Personal information
- Full name: John Charles Williams
- Born: 8 November 1980 (age 45) Weston-super-Mare, Somerset, England
- Batting: Right-handed
- Bowling: Right-arm medium

Domestic team information
- 2000: Somerset Cricket Board

Career statistics
| Competition | LA |
| Matches | 1 |
| Runs scored | 10 |
| Batting average | 10.00 |
| 100s/50s | –/– |
| Top score | 10 |
| Balls bowled | – |
| Wickets | – |
| Bowling average | – |
| 5 wickets in innings | – |
| 10 wickets in match | – |
| Best bowling | – |
| Catches/stumpings | –/– |
- Source: Cricinfo, 20 October 2010

= John Williams (cricketer, born 1980) =

English cricketer (born 1980)

John Charles Williams (born 8 November 1980) is a former English cricketer.

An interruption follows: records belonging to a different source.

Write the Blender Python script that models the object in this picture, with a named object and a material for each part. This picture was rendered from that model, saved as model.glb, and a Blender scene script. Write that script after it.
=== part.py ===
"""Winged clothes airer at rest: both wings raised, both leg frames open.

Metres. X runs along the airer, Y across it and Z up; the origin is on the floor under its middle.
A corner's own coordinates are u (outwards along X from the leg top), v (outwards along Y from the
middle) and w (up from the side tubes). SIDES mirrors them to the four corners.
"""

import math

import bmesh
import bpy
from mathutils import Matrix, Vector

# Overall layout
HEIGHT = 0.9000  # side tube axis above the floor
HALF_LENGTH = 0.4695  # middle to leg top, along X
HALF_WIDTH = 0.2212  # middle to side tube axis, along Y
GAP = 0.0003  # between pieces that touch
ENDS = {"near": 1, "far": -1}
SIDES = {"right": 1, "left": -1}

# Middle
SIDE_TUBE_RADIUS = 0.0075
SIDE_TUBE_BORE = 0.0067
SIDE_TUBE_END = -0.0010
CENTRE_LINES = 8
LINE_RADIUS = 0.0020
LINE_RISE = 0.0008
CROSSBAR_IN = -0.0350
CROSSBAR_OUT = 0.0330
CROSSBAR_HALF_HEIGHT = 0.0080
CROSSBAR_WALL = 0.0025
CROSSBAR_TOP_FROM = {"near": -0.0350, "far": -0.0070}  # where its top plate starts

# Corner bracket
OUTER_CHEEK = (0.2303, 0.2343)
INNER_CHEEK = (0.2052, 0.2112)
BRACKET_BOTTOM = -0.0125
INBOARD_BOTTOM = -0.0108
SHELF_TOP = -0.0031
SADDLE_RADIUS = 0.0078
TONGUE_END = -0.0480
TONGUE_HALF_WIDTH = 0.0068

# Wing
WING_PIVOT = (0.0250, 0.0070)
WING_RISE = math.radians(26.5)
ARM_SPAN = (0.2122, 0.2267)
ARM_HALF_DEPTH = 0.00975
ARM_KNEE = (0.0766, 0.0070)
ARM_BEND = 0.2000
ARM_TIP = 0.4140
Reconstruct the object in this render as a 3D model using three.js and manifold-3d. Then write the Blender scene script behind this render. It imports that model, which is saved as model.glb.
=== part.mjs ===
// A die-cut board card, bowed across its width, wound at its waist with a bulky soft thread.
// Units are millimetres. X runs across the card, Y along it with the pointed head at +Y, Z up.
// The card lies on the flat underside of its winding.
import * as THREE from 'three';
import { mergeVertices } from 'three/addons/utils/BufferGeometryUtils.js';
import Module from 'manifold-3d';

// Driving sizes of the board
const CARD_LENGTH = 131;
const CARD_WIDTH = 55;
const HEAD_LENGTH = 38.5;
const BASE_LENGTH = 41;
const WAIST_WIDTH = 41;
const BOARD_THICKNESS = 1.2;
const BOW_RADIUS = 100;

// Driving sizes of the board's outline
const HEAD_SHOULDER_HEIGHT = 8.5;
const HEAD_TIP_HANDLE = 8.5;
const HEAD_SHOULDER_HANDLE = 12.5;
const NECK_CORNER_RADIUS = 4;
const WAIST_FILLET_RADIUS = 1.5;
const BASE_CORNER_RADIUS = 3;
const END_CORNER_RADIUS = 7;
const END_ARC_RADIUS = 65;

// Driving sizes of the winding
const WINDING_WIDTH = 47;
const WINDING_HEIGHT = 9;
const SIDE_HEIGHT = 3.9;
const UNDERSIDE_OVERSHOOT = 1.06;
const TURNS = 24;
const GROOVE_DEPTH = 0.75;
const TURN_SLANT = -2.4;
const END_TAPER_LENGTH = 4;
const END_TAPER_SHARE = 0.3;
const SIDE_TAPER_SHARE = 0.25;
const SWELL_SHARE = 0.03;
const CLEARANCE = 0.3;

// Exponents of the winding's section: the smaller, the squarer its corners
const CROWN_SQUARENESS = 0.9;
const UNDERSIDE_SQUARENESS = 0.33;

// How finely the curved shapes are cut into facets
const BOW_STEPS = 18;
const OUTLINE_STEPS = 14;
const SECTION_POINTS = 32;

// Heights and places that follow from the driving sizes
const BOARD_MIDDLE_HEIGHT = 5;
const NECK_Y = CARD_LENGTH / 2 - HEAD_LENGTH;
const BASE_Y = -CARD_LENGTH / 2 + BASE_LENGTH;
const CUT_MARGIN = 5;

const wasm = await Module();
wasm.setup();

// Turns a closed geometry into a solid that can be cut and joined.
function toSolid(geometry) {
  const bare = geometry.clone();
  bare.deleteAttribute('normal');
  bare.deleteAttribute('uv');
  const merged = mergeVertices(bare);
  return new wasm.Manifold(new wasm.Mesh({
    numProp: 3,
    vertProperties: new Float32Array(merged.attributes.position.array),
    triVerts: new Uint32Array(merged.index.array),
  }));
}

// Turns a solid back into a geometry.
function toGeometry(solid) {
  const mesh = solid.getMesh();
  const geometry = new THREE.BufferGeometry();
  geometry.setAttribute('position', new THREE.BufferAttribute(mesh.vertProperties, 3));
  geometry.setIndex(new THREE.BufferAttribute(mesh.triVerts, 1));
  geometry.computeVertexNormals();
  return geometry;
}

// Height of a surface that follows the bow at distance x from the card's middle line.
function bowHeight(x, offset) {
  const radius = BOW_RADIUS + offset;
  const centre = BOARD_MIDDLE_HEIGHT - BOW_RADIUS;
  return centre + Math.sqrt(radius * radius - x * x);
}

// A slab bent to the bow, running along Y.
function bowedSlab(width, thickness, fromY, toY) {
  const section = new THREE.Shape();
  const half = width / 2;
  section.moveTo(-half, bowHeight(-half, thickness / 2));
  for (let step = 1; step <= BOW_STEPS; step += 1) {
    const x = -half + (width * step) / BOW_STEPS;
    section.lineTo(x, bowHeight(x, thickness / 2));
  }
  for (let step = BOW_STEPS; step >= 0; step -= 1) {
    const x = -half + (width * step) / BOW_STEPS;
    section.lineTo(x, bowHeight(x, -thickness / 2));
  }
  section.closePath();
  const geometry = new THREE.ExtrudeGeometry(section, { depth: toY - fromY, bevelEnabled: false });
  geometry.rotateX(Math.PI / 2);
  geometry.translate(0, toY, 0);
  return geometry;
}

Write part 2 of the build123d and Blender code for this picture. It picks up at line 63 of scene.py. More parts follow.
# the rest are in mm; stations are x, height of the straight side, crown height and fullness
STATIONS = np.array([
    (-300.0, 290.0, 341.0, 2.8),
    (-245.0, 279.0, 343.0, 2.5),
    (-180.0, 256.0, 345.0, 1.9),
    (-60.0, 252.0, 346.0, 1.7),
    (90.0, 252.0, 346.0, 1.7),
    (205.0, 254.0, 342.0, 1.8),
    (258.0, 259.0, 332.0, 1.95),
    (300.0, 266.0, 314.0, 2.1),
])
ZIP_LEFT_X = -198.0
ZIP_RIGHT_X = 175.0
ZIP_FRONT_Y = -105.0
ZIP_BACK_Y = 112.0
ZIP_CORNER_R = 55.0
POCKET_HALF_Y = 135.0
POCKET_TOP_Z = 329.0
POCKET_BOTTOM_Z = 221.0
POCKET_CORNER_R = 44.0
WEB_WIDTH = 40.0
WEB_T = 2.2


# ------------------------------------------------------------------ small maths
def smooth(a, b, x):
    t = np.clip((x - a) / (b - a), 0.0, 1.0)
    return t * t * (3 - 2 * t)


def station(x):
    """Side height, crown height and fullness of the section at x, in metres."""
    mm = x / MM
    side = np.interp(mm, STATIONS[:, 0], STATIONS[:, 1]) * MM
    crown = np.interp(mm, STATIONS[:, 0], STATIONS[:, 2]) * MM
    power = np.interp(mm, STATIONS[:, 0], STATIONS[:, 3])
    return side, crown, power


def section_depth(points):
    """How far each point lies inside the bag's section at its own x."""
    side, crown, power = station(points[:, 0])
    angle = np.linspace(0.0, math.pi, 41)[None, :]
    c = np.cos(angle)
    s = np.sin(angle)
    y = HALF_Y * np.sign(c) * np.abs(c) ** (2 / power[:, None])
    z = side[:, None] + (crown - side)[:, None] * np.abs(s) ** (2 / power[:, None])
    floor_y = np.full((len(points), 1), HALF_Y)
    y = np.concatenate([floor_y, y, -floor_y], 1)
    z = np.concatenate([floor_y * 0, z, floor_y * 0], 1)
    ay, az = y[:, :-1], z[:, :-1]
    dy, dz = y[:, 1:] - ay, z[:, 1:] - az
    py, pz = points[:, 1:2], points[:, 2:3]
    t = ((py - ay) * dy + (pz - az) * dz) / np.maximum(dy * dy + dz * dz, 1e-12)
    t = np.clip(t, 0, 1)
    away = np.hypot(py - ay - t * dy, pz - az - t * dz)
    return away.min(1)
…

Williams was a right-handed batsman who bowled right-arm medium pace. He was born at Weston-super-Mare, Somerset.

Williams represented the Somerset Cricket Board in a single List A match against Staffordshire in the 1st round of the 2000 NatWest Trophy at the Gorway Ground, Walsall. In his only List A match, he scored 10 runs.